## SUPPLIED MATERIAL
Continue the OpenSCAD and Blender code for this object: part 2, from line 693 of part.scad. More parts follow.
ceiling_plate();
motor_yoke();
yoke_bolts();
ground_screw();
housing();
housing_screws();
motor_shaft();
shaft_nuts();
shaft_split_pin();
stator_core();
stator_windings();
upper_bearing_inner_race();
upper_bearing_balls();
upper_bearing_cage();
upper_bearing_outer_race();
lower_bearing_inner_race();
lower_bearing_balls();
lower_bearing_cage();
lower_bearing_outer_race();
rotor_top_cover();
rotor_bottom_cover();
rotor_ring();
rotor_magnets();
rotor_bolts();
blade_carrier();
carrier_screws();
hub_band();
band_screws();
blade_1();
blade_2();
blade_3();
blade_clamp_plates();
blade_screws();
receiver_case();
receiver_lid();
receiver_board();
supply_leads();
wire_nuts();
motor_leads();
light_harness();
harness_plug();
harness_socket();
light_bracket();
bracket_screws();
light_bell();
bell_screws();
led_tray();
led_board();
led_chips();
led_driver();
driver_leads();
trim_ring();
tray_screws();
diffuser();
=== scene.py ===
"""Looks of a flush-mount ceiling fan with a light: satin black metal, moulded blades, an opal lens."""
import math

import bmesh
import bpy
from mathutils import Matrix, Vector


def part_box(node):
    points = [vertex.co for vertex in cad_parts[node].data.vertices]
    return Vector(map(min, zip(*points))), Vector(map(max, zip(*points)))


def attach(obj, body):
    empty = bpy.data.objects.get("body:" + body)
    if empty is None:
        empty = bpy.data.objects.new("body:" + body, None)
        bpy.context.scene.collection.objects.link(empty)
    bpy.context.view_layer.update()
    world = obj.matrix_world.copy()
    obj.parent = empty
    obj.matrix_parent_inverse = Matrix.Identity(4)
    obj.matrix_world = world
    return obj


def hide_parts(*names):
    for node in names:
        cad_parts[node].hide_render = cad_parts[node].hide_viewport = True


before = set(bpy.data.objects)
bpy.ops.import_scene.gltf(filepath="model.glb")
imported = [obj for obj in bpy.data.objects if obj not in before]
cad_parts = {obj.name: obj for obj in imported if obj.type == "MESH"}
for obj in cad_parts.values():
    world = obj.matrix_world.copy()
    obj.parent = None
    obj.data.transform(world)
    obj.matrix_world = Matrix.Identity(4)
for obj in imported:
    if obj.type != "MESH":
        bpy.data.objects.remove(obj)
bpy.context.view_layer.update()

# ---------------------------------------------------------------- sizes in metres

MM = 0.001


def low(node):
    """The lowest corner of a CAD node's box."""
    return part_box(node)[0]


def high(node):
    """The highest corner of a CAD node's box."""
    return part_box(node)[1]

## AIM
Extract the lines from the line with "rotor_magnets();" through the line with "before = set(bpy.data.objects)". Keep both of those lines, copy everything exactly, and add nothing.

## RESPONSE BELOW
rotor_magnets();
rotor_bolts();
blade_carrier();
carrier_screws();
hub_band();
band_screws();
blade_1();
blade_2();
blade_3();
blade_clamp_plates();
blade_screws();
receiver_case();
receiver_lid();
receiver_board();
supply_leads();
wire_nuts();
motor_leads();
light_harness();
harness_plug();
harness_socket();
light_bracket();
bracket_screws();
light_bell();
bell_screws();
led_tray();
led_board();
led_chips();
led_driver();
driver_leads();
trim_ring();
tray_screws();
diffuser();
=== scene.py ===
"""Looks of a flush-mount ceiling fan with a light: satin black metal, moulded blades, an opal lens."""
import math

import bmesh
import bpy
from mathutils import Matrix, Vector


def part_box(node):
    points = [vertex.co for vertex in cad_parts[node].data.vertices]
    return Vector(map(min, zip(*points))), Vector(map(max, zip(*points)))


def attach(obj, body):
    empty = bpy.data.objects.get("body:" + body)
    if empty is None:
        empty = bpy.data.objects.new("body:" + body, None)
        bpy.context.scene.collection.objects.link(empty)
    bpy.context.view_layer.update()
    world = obj.matrix_world.copy()
    obj.parent = empty
    obj.matrix_parent_inverse = Matrix.Identity(4)
    obj.matrix_world = world
    return obj


def hide_parts(*names):
    for node in names:
        cad_parts[node].hide_render = cad_parts[node].hide_viewport = True


before = set(bpy.data.objects)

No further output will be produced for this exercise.